The Oxalá Temple consists of 30 pieces, including 20 sculptures and 10 reliefs,, all completely white, and has been part of the Museu de Arte Moderna da Bahia collection since 1998. There is a suggested analogy between the ensemble and a celebration for Oxalá, in which the sculptures are divine entities dressed in white, in praise of the Funfun orishas.
In an interview with researcher Claudia Fazzolari that took place in his final years, Rubem Valentim mentions that he first exhibited the pieces that came to form Oxalá Temple at the Museu de Arte Moderna do Rio de Janeiro in 1977. But the installation as we know it was only presented to the public at the 14th São Paulo Biennial, in the same year, in a room especially dedicated to Valentim.

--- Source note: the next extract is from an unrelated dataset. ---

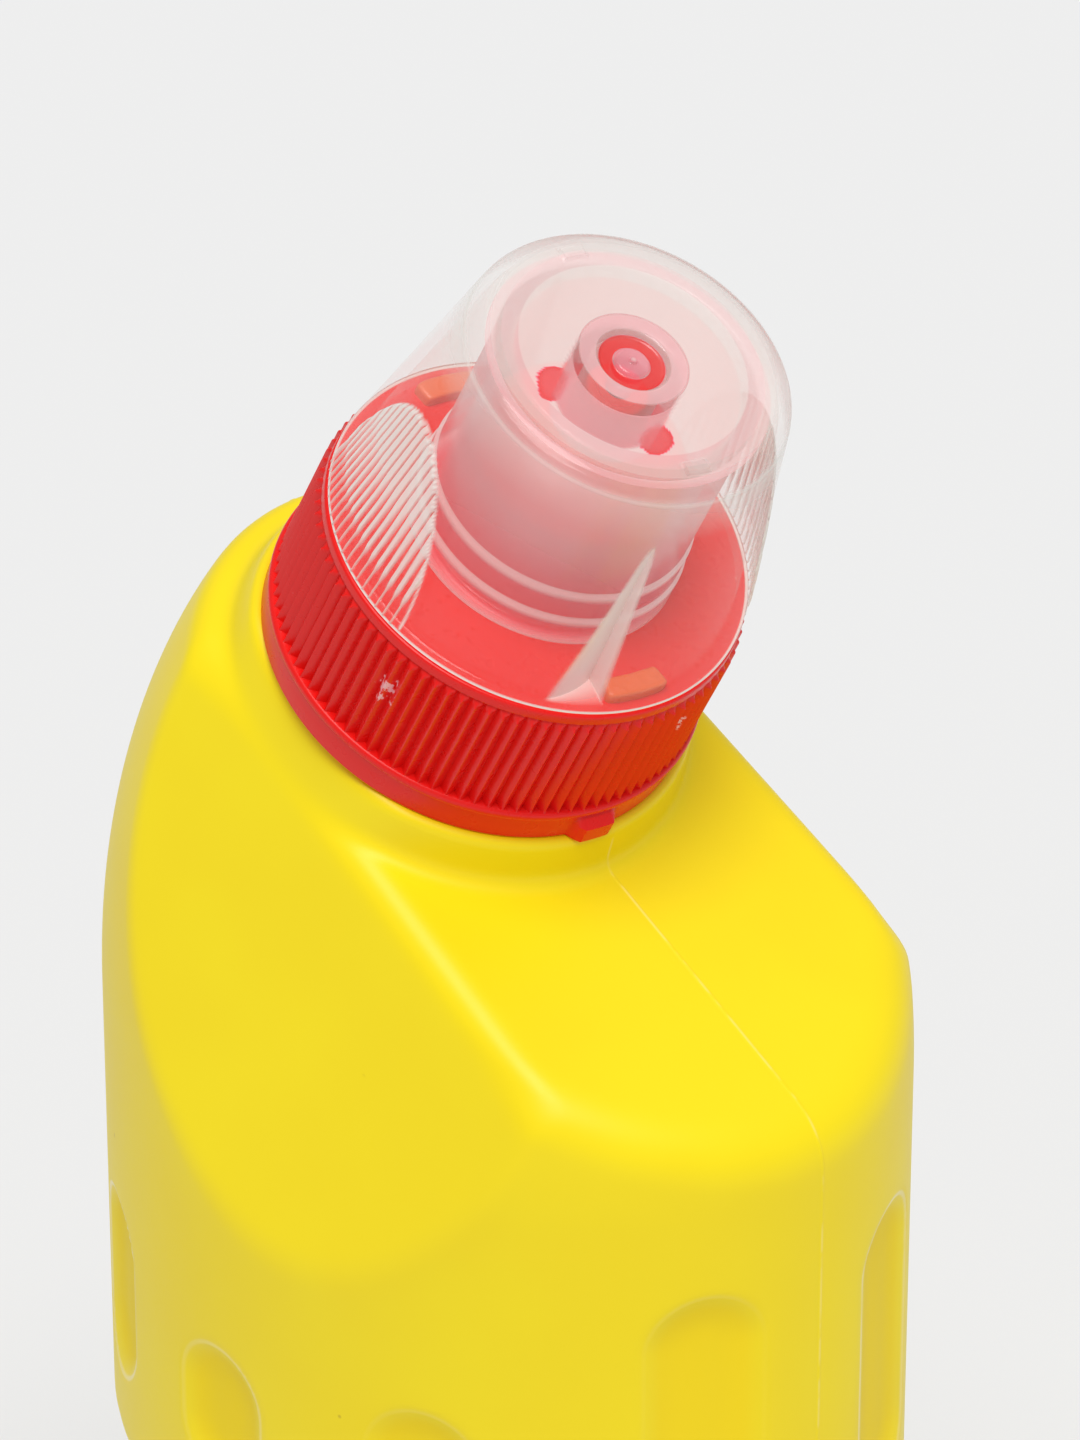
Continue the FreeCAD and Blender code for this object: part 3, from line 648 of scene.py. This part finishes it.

In 2022, the centenary of the artist’s birth, the pieces were restored and began to circulate again with the aim of disseminating Valentim’s legacy. The installation was presented at the Museu Nacional de Brasília and the 35th São Paulo Biennial in 2023, and at Louvre-Lens in France in 2025. With the return of this work to MAM Rio in the context of the exhibition Rubem Valentim: The Order of the Sensitive, a cycle that started almost fifty years ago is completed.
In his work, Valentim invented an artistic language of his own, imbued with ‘a truly Brazilian culture’, populated by Afro-Brazilian codes. The artist defined himself as “a desperate man in search of Divinity, the Being of Beings”. May he have found what he was seeking!